MONROVIA — The cost of keeping a roof overhead and the lights on rose faster than overall prices in Liberia over the past year. The housing, water, electricity, gas and other fuels index climbed about 6.1% in the year to March 2026, to 344.0 from 324.2, according to the Liberia Institute of Statistics and Geo-Information Services (LISGIS) via the Central Bank of Liberia.
That outpaced headline inflation of 4.5% over the same period, and it matters because housing and utilities are among the least flexible items in a household budget. Rent, water and power must be paid each month regardless of income, so increases here bite harder than swings in discretionary spending. The category carries a 7.2% weight in the consumer price index.
Much of the pressure traces to energy. Electricity and piped water reach only a minority of Liberians, and many households and businesses rely on expensive generator fuel, charcoal and bottled or trucked water to fill the gap. The cost of those substitutes moves with global fuel prices and the exchange rate, feeding directly into the housing-and-utilities index.
The burden falls unevenly. Poorer households spend a larger share of their income on basic shelter and energy, so a rise in these costs widens hardship even when food prices, which have been mild, offer some relief elsewhere in the basket.
Liberia has one of the lowest electricity-access rates in the world, and expanding the grid and water supply is a long-standing development priority. Until reliable, affordable power and water reach more households, the cost of substitutes will keep this part of the cost of living sensitive to fuel prices and the currency.

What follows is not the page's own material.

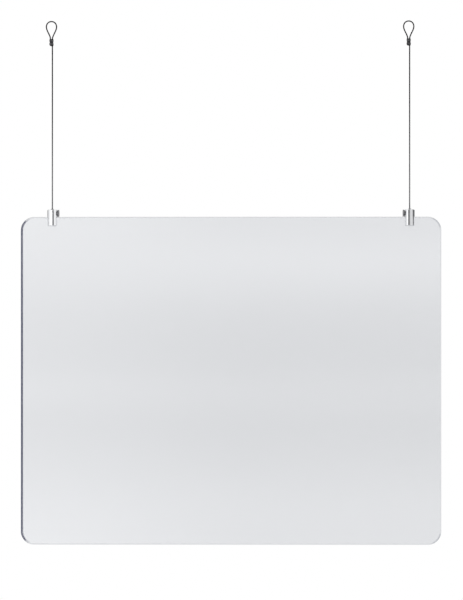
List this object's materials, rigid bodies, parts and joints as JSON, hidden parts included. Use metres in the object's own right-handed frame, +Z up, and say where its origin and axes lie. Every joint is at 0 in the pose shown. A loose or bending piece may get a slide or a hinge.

The index rose steadily through 2025 before leveling off in early 2026, tracking the broader path of energy costs. A firmer Liberian dollar has helped contain imported fuel prices, but the underlying reliance on costly off-grid energy remains.
Rents add to the pressure, particularly in and around Monrovia, where rapid urbanization has pushed more people into a limited stock of housing. Demand for shelter in the capital outpaces construction, and landlords often price in US dollars, tying rents to the exchange rate as directly as imported fuel.
What to watch is whether electricity access expands, how fuel prices and the exchange rate move, and whether housing and utility costs keep outpacing the headline rate through 2026.